Zoot Suits was a clothing style that was popular in the 1940's. It takes it origins from Harlem, New York and the jazz scene in Harlem. The Zoot Suit was a baggy suit that consisted of a big pork pie-style hat, usually called a "Tando," a long coat, baggy pants worn high at the waist and wide at the knees and tapered at the ankles, and a duck tail-style hair cut. It was particularly popular with youth of color and working class youth.
The Zoot Suit became popular on the West Coast with Mexican American or Chicano youth. Zoot Suited Mexican youth were called "Pachucos," a word that originated in Mexico meaning "punk" or "delinquent." Many of the Mexican Latino youth and black and white youth wore these suits to parties and dances, but some formed gangs. Discrimination and criminalization of youth that wore these suits became very common. This suit was popular during World War II: at that time there was a lot of rationing of garments going on and the Zoot Suit required a lot of material.
Zoot Suit Incidents
In Los Angeles there were two events that criminalized and demonized Mexican Chicano youth that wore Zoot Suits. The first was the "Sleepy Lagoon" case. The morning of August 2, 1942, a man named José Díaz was found dead. This led to a mass arrest of members of gangs, and 24 members of the 38th St Gang were sent to prison for murder without any evidence. A Sleepy Lagoon Committee was formed, made up of many famous Hollywood actors including Anthony Quinn and Rita Hayworth. In October, 1944 the 24 members were released from prison after an appeal.

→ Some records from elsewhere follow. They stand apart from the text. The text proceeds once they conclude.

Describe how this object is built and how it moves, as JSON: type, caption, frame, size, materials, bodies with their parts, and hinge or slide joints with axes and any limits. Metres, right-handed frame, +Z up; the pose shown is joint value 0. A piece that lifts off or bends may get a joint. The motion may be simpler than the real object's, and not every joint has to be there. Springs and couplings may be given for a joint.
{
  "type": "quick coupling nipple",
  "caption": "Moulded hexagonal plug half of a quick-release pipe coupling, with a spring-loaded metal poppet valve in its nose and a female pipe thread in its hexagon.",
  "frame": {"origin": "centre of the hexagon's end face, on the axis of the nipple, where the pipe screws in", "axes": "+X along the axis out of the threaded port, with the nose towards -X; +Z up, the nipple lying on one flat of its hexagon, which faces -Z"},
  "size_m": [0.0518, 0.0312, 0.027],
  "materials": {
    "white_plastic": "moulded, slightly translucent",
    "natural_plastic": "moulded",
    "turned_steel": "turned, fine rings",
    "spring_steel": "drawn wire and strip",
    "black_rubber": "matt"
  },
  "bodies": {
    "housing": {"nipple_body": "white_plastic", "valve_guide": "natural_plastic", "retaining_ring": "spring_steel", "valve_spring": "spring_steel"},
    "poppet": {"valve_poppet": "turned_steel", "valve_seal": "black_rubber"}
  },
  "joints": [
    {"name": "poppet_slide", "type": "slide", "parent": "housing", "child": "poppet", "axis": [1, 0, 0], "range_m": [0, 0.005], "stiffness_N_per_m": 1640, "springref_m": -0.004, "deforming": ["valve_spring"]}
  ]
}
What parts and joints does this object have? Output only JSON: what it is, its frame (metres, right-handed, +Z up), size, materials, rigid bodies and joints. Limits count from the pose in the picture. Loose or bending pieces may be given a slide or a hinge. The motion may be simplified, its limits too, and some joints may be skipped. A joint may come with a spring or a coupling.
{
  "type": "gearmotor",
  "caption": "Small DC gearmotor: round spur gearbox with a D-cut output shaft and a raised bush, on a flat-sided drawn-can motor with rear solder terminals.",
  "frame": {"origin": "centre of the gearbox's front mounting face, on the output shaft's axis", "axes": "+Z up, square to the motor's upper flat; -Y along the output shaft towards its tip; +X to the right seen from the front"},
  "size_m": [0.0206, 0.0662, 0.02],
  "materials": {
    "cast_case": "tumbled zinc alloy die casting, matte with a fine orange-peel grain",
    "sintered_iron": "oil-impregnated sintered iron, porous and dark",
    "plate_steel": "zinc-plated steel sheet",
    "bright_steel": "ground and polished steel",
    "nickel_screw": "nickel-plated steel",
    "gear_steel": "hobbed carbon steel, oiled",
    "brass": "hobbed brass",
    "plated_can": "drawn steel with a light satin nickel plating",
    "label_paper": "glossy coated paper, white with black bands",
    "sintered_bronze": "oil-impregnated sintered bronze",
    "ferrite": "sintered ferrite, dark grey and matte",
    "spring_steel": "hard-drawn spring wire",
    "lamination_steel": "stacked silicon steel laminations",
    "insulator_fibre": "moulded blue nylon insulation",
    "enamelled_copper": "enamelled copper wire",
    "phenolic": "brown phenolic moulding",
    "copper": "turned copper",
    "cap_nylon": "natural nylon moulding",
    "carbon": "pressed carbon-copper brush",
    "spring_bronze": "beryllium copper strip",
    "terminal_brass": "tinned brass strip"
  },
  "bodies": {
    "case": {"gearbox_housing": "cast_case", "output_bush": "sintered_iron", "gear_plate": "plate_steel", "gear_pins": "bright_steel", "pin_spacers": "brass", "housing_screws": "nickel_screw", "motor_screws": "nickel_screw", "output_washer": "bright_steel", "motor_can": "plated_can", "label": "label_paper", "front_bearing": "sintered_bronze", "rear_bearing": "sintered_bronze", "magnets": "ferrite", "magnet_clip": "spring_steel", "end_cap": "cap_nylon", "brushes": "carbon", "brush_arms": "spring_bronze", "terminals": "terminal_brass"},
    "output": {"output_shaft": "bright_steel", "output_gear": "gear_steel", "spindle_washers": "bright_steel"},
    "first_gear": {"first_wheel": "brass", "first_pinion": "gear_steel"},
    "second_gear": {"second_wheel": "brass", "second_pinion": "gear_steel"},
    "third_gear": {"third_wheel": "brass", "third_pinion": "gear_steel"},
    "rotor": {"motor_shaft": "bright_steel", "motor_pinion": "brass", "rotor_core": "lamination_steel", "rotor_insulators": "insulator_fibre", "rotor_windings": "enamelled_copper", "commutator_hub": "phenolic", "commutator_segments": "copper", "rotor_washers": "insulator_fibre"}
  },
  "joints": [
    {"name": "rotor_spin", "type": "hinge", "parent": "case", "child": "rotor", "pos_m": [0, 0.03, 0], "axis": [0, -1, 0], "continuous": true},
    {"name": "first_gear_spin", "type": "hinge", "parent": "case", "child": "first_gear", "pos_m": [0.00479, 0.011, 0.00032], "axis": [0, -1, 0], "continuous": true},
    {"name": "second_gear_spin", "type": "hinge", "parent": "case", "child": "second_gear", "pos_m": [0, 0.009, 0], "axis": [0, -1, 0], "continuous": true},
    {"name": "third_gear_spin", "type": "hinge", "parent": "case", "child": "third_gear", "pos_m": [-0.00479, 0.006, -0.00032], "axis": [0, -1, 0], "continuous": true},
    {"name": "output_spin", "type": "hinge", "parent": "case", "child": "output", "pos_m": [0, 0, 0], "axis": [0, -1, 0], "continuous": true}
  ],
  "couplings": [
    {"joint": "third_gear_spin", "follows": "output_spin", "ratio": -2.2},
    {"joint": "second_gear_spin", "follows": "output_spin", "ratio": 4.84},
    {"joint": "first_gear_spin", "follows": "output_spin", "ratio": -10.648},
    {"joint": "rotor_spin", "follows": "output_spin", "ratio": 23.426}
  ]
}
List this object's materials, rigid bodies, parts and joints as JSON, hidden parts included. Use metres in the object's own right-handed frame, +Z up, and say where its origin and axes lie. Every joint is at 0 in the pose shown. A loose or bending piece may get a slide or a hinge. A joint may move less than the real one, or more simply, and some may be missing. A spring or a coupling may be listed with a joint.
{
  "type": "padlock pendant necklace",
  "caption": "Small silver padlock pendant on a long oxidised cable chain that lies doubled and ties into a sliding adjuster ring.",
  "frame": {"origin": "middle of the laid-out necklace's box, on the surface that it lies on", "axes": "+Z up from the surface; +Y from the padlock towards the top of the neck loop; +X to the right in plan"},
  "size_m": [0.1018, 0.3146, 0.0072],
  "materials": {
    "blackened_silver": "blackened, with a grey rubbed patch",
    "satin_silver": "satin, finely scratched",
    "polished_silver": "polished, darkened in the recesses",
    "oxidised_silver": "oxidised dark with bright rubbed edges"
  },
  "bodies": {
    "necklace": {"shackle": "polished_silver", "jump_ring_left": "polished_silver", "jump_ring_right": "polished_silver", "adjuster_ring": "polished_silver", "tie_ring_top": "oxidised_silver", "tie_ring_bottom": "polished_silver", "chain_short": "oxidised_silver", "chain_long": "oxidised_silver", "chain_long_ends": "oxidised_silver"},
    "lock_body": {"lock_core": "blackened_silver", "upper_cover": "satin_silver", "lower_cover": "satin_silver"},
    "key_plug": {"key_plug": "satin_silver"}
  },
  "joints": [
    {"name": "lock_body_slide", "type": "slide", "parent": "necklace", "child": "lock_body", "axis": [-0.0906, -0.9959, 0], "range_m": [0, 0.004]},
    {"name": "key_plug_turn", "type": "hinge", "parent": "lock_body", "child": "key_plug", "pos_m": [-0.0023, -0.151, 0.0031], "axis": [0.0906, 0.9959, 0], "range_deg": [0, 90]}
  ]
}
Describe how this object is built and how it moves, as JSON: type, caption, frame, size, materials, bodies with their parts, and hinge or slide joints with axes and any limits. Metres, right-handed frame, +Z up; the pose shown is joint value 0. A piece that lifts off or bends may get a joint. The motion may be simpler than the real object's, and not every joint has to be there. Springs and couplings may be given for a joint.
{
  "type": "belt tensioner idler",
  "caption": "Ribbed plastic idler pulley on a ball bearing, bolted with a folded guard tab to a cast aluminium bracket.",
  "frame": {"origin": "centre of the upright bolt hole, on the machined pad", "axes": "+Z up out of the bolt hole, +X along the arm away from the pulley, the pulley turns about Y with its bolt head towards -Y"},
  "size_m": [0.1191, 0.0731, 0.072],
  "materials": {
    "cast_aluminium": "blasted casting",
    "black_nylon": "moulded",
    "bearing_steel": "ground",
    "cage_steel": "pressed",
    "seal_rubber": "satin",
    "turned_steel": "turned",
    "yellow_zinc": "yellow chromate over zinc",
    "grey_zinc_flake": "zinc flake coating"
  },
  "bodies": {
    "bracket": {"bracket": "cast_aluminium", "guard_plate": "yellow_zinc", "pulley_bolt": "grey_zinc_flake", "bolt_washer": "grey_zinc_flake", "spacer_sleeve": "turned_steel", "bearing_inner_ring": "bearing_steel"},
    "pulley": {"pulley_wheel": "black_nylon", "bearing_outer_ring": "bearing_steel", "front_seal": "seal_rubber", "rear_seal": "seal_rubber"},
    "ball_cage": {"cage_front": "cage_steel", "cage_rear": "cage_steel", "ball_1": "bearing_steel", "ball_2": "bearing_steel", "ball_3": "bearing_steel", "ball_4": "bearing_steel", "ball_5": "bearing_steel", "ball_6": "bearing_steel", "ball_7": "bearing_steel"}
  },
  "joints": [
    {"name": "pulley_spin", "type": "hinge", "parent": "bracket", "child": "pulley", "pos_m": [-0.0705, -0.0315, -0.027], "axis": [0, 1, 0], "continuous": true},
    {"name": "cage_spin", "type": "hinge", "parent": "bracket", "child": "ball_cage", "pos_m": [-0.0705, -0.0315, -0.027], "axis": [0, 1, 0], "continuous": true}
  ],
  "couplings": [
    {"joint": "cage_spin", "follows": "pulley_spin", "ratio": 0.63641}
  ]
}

Another incident was the "Zoot Suit Riots" in June, 1943. Clashes between sailors and Mexican American youth in Zoot Suits sparked an all-out attack on any Mexican youth and adults by sailors, the LAPD and white citizens. Blacks and Asians were not spared from the violent attacks. Youth in Zoot Suits were stripped and left naked on Los Angeles streets and then arrested by police. Los Angeles was declared out of bounds to military personnel to calm the violence.
Oakland Zoot Suits
Oakland wasn't spared of this violence or Anti-Zoot Suit, anti-Mexican sentiment, either. Mexican, Black and working class youth in Oakland, especially Portuguese, adopted the Zoot Suit style. On June 11th, 1943 two Mexican American shipyard workers from West Oakland named Rodrique Encarnacion and Leo Valasques got into a scuffle with some sailors and soldiers on the corner of 8th St and Washington. Oakland Police raided a local hotel after the fight and arrested the two men. The Oakland Tribune had headlines the next day: "Pachucos attack Sailors."
On November 23, 1943 a brawl broke out in Alameda on Park St. involving several members of an East Oakland Zoot Suit gang calling themselves the "23rd Ave Gang," a mixed Portuguese and Mexican gang. The 23rd Ave gang said they went into Alameda to fight a Gang calling themselves "The Okies" after The Okies allegedly beat one of the members of their crew. The 23rd Ave Gang got into a fight with some Okies and sailors in front of a movie theater a riot broke out. Several Alameda Police had to shoot in the air to break up the melee. After the riot, several members of the 23rd Ave gang were arrested in their East Oakland homes during a gang raid.
On January 31, 1944 a huge brawl and riot broke out at a Mexican dance at the Jenny Lind Hall on 21st and Telegraph Ave in Downtown Oakland (now known as Uptown). Several people were injured it took Oakland Police and Navy shore police to break up the fight. A sailor named Delmar Boiker was stabbed in the back. Another person was stabbed and later arrested: Santiago Cadena, a Mexican war worker from West Oakland who was dressed in a Zoot Suit.
According to the book Six Gold Stars by Dexter Mast, a former Oakland Police officer, there were several anti-Pachuco raids in Oakland. He said that the Oakland Police would arrest any youth in a Zoot Suit, strip them and force them to get a hair cut because most Pachucos wore a duck tail style hair cut. The book also talked about a white Pachuco named Lewis Taylor and how the police would routinely harass him and force him to cut his hair and even stripped him of his Zoot Suit clothing before arresting him for vagrancy. This behavior suggests a direct link to the Gang Injunctions in Oakland.
Even as recently as February, 18 1949 there was an article in the Oakland Tribune about a raid on Pachucos in Oakland. Several members of Pachuco gangs were arrested in West and East Oakland on several charges including robbery and assault with a deadly weapon. The Pachuco Zoot Suit culture was still alive and well in Oakland at this time, as was the anti-Zoot Suit hysteria.